Without actually thinking about it, I sensed this devil could not come any closer to me, even while it did its best to make me trust it, to make me listen to it. If I had, as the saying goes, fallen under its spell, I might have crossed the invisible threshold separating us. Less than a year ago, I probably would have done so in obedience to lucid logic—This is a dream, nothing can hurt me, so I should face this dream character, and determine what it wants, how it relates to me, and so on. But feeling the wrongness of the situation, and of this entity, I chose not to engage with it. I did not fear it, for it soon became clear it couldn’t move any closer to me. I did not run away from a challenge, I removed myself from a possible threat. In the waking world, no one walks in front of a truck to prove their courage, and in lucid dreams, I don’t think I should feel obliged to engage with “persons” I feel I don’t trust, especially ones who seem to be disguising themselves as someone else, and who apparently “hacked” into my dream space.

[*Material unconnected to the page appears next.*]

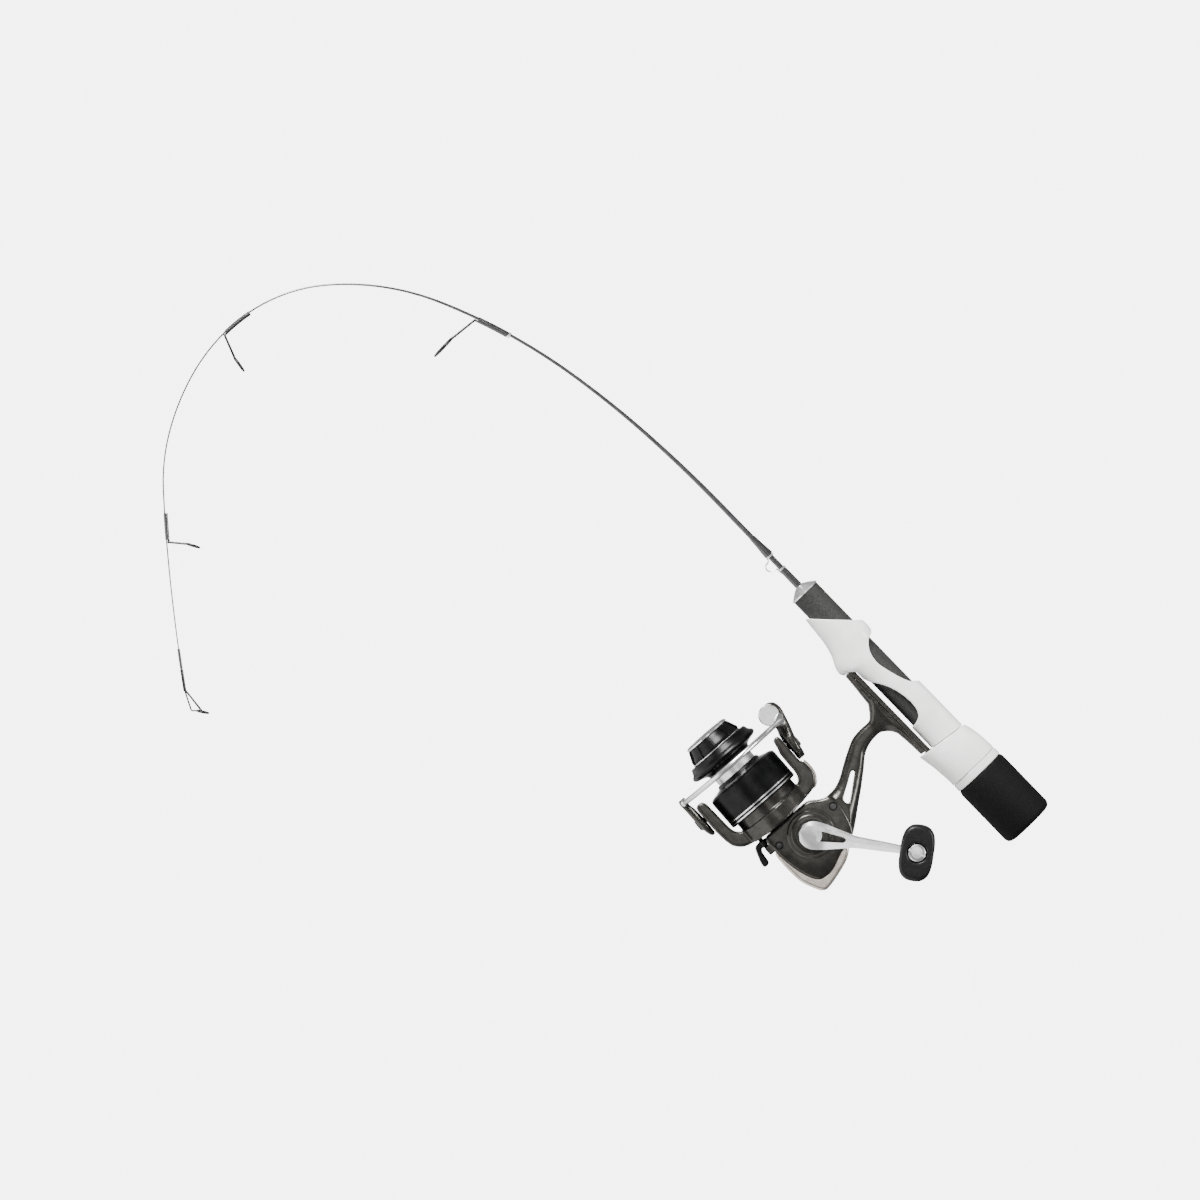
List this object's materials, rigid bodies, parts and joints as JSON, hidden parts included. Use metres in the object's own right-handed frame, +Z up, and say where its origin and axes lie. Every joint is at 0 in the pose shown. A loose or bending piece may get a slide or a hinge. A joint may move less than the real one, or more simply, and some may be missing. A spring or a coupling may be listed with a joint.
{
  "type": "ice fishing rod with spinning reel",
  "caption": "Short ice fishing rod with a deeply bent blank, a split foam and pearl grip, and a small spinning reel with crank, rotor, bail and front drag.",
  "frame": {"origin": "centre of the butt's flat end face", "axes": "+X toward the tip along the grip, +Z up and away from the reel, +Y toward the crank"},
  "size_m": [0.3957, 0.0785, 0.2389],
  "materials": {
    "graphite": "dark graphite under clear varnish",
    "brown_fibre": "fibre bushing",
    "grey_grain": "dark grey with a fine grain",
    "pearl": "white pearl",
    "satin_silver": "satin",
    "black_thread": "thread under varnish",
    "silver_band": "metallic thread",
    "wire_steel": "bright steel",
    "black_wire": "black plated",
    "dark_ring": "polished ceramic",
    "foam": "closed-cell foam",
    "gunmetal": "satin gunmetal",
    "champagne": "satin champagne silver",
    "bronze": "machined",
    "bright_silver": "polished",
    "soft_black": "soft touch",
    "gun_screw": "dark plated",
    "white_nylon": "moulded nylon",
    "spool_black": "black anodised",
    "felt": "oiled felt"
  },
  "bodies": {
    "rod": {"blank": "graphite", "blank_arbors": "brown_fibre", "core_tube": "grey_grain", "seat_sleeve": "pearl", "front_cap": "satin_silver", "fore_wraps": "black_thread", "winding_bands": "silver_band", "hook_keeper": "wire_steel", "guide_1_frame": "black_wire", "guide_2_frame": "black_wire", "guide_3_frame": "black_wire", "tip_top_frame": "black_wire", "guide_rings": "dark_ring", "guide_wraps": "black_thread", "reel_frame": "gunmetal", "side_plate": "gunmetal", "rear_cover": "champagne", "plate_screws": "gun_screw", "crank_bushes": "bronze", "bearing_outer_race": "wire_steel", "bearing_balls": "wire_steel"},
    "hood": {"hood": "pearl"},
    "lock_grip": {"lock_ring": "pearl", "butt_grip": "foam"},
    "crank": {"crank_arm": "satin_silver", "crank_shaft": "wire_steel", "drive_gear": "bronze", "osc_pinion": "wire_steel", "crank_cap": "satin_silver", "knob_spindle": "wire_steel", "knob_screw": "bright_silver"},
    "knob": {"knob": "soft_black"},
    "rotor": {"rotor": "gunmetal", "arm_cover": "champagne", "rotor_nut": "wire_steel", "pinion": "bronze", "ratchet_ring": "wire_steel", "bail_spring": "wire_steel", "bail_screws": "gun_screw", "bearing_inner_race": "wire_steel"},
    "bail": {"bail_arm": "gunmetal", "bail_wire": "bright_silver", "bail_holder": "gunmetal", "roller_cap": "satin_silver"},
    "roller": {"line_roller": "bright_silver"},
    "osc_gear": {"osc_gear": "white_nylon"},
    "shaft": {"main_shaft": "wire_steel", "osc_slider": "bronze", "drag_discs": "wire_steel"},
    "spool": {"spool": "spool_black", "spool_arbor": "satin_silver", "skirt_stripes": "bright_silver", "drag_felts": "felt", "drag_clip": "wire_steel"},
    "drag_knob": {"drag_knob": "spool_black", "drag_trim": "bright_silver", "drag_spring": "wire_steel"},
    "drag_nut": {"drag_nut": "bronze"},
    "ar_lever": {"ar_lever": "soft_black"}
  },
  "joints": [
    {"name": "lock_turn", "type": "hinge", "parent": "hood", "child": "lock_grip", "pos_m": [0.016, 0, 0], "axis": [1, 0, 0], "range_deg": [-1440, 0]},
    {"name": "hood_slide", "type": "slide", "parent": "rod", "child": "hood", "axis": [1, 0, 0], "range_m": [-0.0081, 0]},
    {"name": "crank_turn", "type": "hinge", "parent": "rod", "child": "crank", "pos_m": [0.063, 0, -0.071], "axis": [0, 1, 0], "continuous": true},
    {"name": "knob_spin", "type": "hinge", "parent": "crank", "child": "knob", "pos_m": [0.0276, 0.047, -0.04403], "axis": [0, 1, 0], "continuous": true},
    {"name": "rotor_spin", "type": "hinge", "parent": "rod", "child": "rotor", "pos_m": [0.08329, 0, -0.07594], "axis": [0.9986, 0, 0.0523], "continuous": true},
    {"name": "bail_flip", "type": "hinge", "parent": "rotor", "child": "bail", "pos_m": [0.09777, 0, -0.07519], "axis": [0.0523, 0, -0.9986], "range_deg": [0, 105]},
    {"name": "roller_spin", "type": "hinge", "parent": "bail", "child": "roller", "pos_m": [0.11258, 0.0033, -0.04837], "axis": [0, 1, 0], "continuous": true},
    {"name": "osc_spin", "type": "hinge", "parent": "rod", "child": "osc_gear", "pos_m": [0.0544, -0.0046, -0.07506], "axis": [0, 1, 0], "continuous": true},
    {"name": "spool_stroke", "type": "slide", "parent": "rod", "child": "shaft", "axis": [0.9986, 0, 0.0523], "range_m": [-0.002, 0.0024]},
    {"name": "drag_slip", "type": "hinge", "parent": "shaft", "child": "spool", "pos_m": [0.09927, 0, -0.07511], "axis": [0.9986, 0, 0.0523], "continuous": true},
    {"name": "drag_turn", "type": "hinge", "parent": "shaft", "child": "drag_knob", "pos_m": [0.12123, 0, -0.07396], "axis": [0.9986, 0, 0.0523], "range_deg": [-720, 0]},
    {"name": "nut_travel", "type": "slide", "parent": "drag_knob", "child": "drag_nut", "axis": [0.9986, 0, 0.0523], "range_m": [-0.00102, 0]},
    {"name": "lever_switch", "type": "hinge", "parent": "rod", "child": "ar_lever", "pos_m": [0.07193, 0, -0.08856], "axis": [0.9986, 0, 0.0523], "range_deg": [0, 28]}
  ],
  "couplings": [
    {"joint": "hood_slide", "follows": "lock_turn", "m_per_rad": 0.00031831},
    {"joint": "rotor_spin", "follows": "crank_turn", "ratio": -4.5556},
    {"joint": "osc_spin", "follows": "crank_turn", "ratio": -0.54546},
    {"joint": "nut_travel", "follows": "drag_turn", "m_per_rad": 0.000079577}
  ]
}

A psychiatrist might question the existence of intentional forces outside of our own brains, and suggest I am letting my thoughts and dreams be influenced by Christian doctrine, subconsciously manifesting an archetype to frighten myself, in the process both justifying and reinforcing the dogma I’m buying into, because in reality there is no such thing as the devil. This perspective essentially confines reality to our own limited minds.

For several years after I began lucid dreaming, I remained firmly divorced from Christian doctrine. The devil must have been well pleased then to let me go on as I was doing in my dreams, because I was still lost, and he was confident his hounds—earthly temptations and fears—would continue nipping at me, distracting me, and interfering with my soul’s desire to find its way home to Christ. But as Santa Teresa said about a soul who has experienced God’s love and loves Him with all her being in return, “The devil cannot harm me in the least.”